My manager recently told our team that "AI usage" would be added to our engineering competencies, and we would all be expected to "use AI more."

When I said my top preference for AI usage, by far, would be to eliminate human code reviews, the response was basically, "Oh, not like that."

If you want to let the review in, you need to make some obvious issues - typo or space/tab thing - so you give the reviewer some bone so they feel like they did something and accept your request otherwise.
I've tried his advice several times and it's been a complete failure. Splitting up a PR into a bunch of little PR's causes more problems than it solves, and it makes it 10x harder for the reviewer, no matter how much they complain about long PR's. Now they need to suss out some kind of ordering of the PR's, and navigate between multiple change sets for changes that depend on one another. It doesn't matter how well you can isolate the "concerns" a frontend depends on backend API, etc.

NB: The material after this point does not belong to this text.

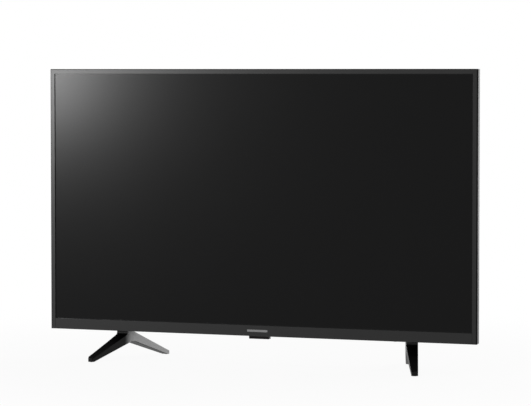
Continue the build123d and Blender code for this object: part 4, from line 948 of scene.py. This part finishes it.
def stage_floor():
    """Wide pale floor that is white to the camera far from the set and keeps the shadow near it."""
    floor_reach = 30
    shadow_reach, white_reach = 0.45, 1.4
    near_white = 0.93
    bm = bmesh.new()
    bmesh.ops.create_grid(bm, x_segments=1, y_segments=1, size=floor_reach)
    mesh = bpy.data.meshes.new("floor")
    bm.to_mesh(mesh)
    bm.free()
    floor = bpy.data.objects.new("floor", mesh)
    bpy.context.scene.collection.objects.link(floor)
    finish = Finish("floor_paint")
    reach = finish.node("VectorMath", {"operation": "LENGTH"}, {0: finish.place()}, output="Value")
    fade = finish.ramp(reach, shadow_reach, white_reach, To_Min=near_white, To_Max=1.0)
    paint = finish.node("BsdfDiffuse", {}, {"Color": grey(244)})
    glow = finish.node("Emission", {}, {"Color": white, "Strength": 1.0})
    mixed = finish.node("MixShader", {}, {0: fade * finish.direct_rays(), 1: paint, 2: glow})
    mesh.materials.append(finish.closed(mixed))


def world_light(level):
    """White to the camera and in reflections, and a plain grey fill for everything else."""
    world = bpy.data.worlds.new("studio")
    world.use_nodes = True
    bpy.context.scene.world = world
    sky = NodeTree(world.node_tree)
    fill = sky.node("Background", {}, {"Strength": level})
    backdrop = sky.node("Background", {}, {"Color": white})
    mixed = sky.node("MixShader", {}, {0: sky.direct_rays(), 1: fill, 2: backdrop})
    sky.node("OutputWorld", {}, {"Surface": mixed})


def soft_box(name, place, aim, width, height, radiance):
    """Square studio light that the camera doesn't see."""
    lamp = bpy.data.lights.new(name, "AREA")
    lamp.shape = "RECTANGLE"
    lamp.size = width
    lamp.size_y = height
    lamp.energy = radiance * width * height * pi
    made = bpy.data.objects.new(name, lamp)
    bpy.context.scene.collection.objects.link(made)
    direction = Vector(aim) - Vector(place)
    turn = direction.to_track_quat("-Z", "Y").to_matrix().to_4x4()
    made.matrix_world = Matrix.Translation(Vector(place)) @ turn
    made.visible_camera = False


def photograph_camera():
    """Camera at the photograph's viewing angle."""
    focal_length, sensor_width = 179.92, 36
    tilt_down, turn_left = 2.79, 21.496
    data = bpy.data.cameras.new("camera")
    data.lens = focal_length
    data.sensor_width = sensor_width
    camera = bpy.data.objects.new("camera", data)
    camera.location = (2.0521, -5.2211, 0.6152)
    camera.rotation_euler = (radians(90 - tilt_down), 0, radians(turn_left))
    bpy.context.scene.collection.objects.link(camera)
    bpy.context.scene.camera = camera


stage_floor()
world_light(level=0.62)

# The screen mirrors the left box at its upper left, and the rim box lights the right edge of the set
soft_box("left_box", place=(-3.734, -6.00625, 0.888), aim=(-0.3, -0.05625, 0.5),
         width=0.877, height=0.877, radiance=58.25)
soft_box("rim_box", place=(1.9, 1.6, 0.7), aim=(0.48, -0.046, 0.30), width=1.6, height=1.3, radiance=4)
photograph_camera()
bpy.context.scene.view_settings.view_transform = "Standard"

You end up creating more work for the reviewer, and most people just simply won't do the work of a proper review. You also don't have the advantage of any CI or tests running across the entire set of changes, so you also have separate CI reports to review. All this adds up for more places for bugs to hide or happen. All the same risks are still there, and you've also added a few more points of failure in the splitting process.

And for what? To end up, most likely merging in one PR after the next, for a feature that should just be all logically grouped together, or just squashing and merging the PR's together anyway.

Pro tip:

Get your potential code reviewers involved before you even start coding. Keep them abreast of the implementation. When it comes time for a review they should be acquainted with your work.